Entries provided>
+ + +

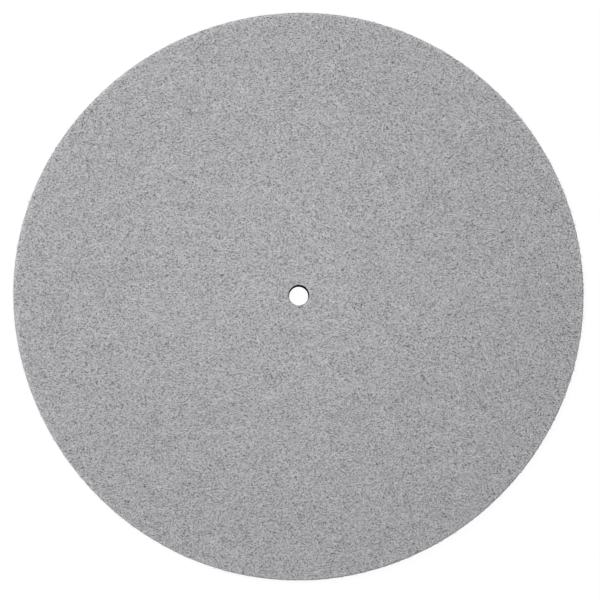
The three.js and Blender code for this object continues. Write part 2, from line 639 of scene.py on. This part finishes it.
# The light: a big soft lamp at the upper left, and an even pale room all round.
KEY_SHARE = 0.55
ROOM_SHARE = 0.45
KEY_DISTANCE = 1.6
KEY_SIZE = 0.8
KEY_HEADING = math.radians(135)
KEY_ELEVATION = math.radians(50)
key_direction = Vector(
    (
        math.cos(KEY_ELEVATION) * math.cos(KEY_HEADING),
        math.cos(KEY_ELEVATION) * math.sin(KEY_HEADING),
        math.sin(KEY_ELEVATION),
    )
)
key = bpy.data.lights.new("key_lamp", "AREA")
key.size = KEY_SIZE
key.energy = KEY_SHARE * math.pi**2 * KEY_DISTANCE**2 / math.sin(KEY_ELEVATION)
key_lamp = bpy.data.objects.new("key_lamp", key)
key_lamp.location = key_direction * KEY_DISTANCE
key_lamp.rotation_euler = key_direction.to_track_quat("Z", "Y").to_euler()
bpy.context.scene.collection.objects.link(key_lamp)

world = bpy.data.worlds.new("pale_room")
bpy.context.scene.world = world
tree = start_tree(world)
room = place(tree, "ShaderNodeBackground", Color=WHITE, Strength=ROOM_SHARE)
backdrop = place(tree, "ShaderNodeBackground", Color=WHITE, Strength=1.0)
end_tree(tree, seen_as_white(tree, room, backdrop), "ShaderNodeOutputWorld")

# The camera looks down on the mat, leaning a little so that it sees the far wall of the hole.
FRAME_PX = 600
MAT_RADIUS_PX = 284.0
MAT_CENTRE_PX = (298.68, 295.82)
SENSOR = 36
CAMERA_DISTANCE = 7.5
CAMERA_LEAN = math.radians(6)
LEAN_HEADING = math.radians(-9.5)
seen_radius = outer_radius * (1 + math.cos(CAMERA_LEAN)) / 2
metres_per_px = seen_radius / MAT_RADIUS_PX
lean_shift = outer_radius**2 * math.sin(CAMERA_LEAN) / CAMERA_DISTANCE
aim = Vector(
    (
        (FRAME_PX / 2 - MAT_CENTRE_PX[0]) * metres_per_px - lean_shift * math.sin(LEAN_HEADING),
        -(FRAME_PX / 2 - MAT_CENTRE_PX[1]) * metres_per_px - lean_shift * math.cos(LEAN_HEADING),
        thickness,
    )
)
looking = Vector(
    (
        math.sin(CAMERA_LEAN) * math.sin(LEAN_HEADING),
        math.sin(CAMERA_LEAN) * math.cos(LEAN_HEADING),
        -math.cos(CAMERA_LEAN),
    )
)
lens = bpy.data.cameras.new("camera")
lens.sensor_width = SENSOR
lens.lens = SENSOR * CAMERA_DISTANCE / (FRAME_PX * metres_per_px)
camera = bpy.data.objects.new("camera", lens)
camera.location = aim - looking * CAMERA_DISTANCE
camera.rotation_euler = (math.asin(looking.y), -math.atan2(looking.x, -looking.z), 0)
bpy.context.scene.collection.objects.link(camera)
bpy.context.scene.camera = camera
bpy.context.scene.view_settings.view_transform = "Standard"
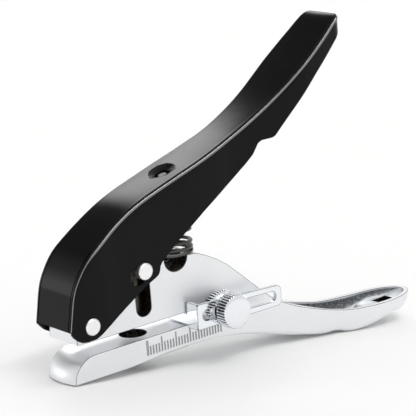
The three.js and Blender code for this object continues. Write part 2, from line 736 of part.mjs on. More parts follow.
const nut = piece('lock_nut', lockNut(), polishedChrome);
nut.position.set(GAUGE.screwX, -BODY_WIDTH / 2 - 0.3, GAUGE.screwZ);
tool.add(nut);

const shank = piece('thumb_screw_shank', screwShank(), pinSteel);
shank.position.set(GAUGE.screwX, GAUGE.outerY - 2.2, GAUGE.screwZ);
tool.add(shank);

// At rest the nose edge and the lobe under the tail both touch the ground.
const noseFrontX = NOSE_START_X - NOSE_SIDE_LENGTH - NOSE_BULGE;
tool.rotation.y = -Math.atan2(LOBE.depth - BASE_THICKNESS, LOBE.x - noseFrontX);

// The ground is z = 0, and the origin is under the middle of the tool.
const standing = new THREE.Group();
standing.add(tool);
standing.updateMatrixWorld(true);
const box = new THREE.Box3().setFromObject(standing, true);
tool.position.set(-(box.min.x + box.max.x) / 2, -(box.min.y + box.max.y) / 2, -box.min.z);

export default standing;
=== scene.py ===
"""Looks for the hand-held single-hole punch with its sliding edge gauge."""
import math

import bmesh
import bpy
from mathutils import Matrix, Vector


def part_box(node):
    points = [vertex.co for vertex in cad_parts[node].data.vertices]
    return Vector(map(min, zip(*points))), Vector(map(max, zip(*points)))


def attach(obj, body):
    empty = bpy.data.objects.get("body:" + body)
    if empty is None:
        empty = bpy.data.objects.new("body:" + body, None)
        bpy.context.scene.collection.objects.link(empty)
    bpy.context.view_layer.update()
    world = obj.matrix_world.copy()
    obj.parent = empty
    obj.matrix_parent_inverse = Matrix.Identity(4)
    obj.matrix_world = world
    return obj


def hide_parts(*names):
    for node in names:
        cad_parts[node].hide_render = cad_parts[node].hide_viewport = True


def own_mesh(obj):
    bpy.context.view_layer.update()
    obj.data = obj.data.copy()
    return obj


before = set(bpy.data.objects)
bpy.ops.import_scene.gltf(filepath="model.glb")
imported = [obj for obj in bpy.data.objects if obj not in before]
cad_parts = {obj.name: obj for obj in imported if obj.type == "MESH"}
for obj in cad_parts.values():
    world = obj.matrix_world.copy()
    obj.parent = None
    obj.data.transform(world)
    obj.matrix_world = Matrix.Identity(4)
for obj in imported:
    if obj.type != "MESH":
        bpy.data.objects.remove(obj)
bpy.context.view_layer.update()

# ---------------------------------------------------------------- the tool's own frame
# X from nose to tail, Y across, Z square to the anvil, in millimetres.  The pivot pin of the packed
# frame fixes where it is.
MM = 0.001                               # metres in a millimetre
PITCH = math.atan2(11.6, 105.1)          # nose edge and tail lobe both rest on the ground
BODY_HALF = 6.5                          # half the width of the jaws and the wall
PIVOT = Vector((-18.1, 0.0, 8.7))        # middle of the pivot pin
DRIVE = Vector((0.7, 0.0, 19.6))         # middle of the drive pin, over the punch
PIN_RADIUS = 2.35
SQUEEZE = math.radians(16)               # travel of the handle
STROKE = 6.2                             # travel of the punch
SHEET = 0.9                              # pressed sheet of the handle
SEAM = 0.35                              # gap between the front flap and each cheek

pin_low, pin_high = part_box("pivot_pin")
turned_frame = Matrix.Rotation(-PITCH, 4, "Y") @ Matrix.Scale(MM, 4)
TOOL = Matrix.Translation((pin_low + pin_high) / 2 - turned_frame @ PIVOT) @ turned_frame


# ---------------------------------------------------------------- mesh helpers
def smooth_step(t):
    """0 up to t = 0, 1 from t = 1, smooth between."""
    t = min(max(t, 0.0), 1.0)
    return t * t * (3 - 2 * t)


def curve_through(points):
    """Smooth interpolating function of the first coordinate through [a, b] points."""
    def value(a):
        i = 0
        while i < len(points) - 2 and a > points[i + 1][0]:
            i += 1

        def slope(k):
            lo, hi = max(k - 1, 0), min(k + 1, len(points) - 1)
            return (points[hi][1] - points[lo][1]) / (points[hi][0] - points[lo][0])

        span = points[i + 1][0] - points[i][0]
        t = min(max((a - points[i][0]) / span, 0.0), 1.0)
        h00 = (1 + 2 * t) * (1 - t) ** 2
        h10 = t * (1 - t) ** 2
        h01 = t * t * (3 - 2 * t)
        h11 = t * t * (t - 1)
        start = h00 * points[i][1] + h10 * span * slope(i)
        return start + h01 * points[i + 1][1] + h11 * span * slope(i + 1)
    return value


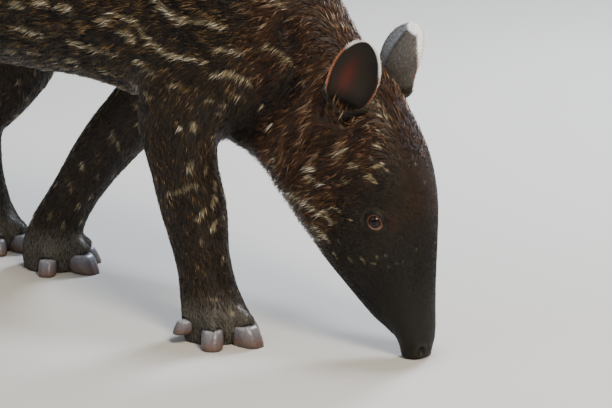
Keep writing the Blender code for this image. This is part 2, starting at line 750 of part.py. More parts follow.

+ + +

Direction> Set down, without any change, only the lines from the line that holds "of the tool." through the line that holds "bpy.context.scene.collection.objects.link(empty)", both lines included.

Task response>
// The ground is z = 0, and the origin is under the middle of the tool.
const standing = new THREE.Group();
standing.add(tool);
standing.updateMatrixWorld(true);
const box = new THREE.Box3().setFromObject(standing, true);
tool.position.set(-(box.min.x + box.max.x) / 2, -(box.min.y + box.max.y) / 2, -box.min.z);

export default standing;
=== scene.py ===
"""Looks for the hand-held single-hole punch with its sliding edge gauge."""
import math

import bmesh
import bpy
from mathutils import Matrix, Vector


def part_box(node):
    points = [vertex.co for vertex in cad_parts[node].data.vertices]
    return Vector(map(min, zip(*points))), Vector(map(max, zip(*points)))


def attach(obj, body):
    empty = bpy.data.objects.get("body:" + body)
    if empty is None:
        empty = bpy.data.objects.new("body:" + body, None)
        bpy.context.scene.collection.objects.link(empty)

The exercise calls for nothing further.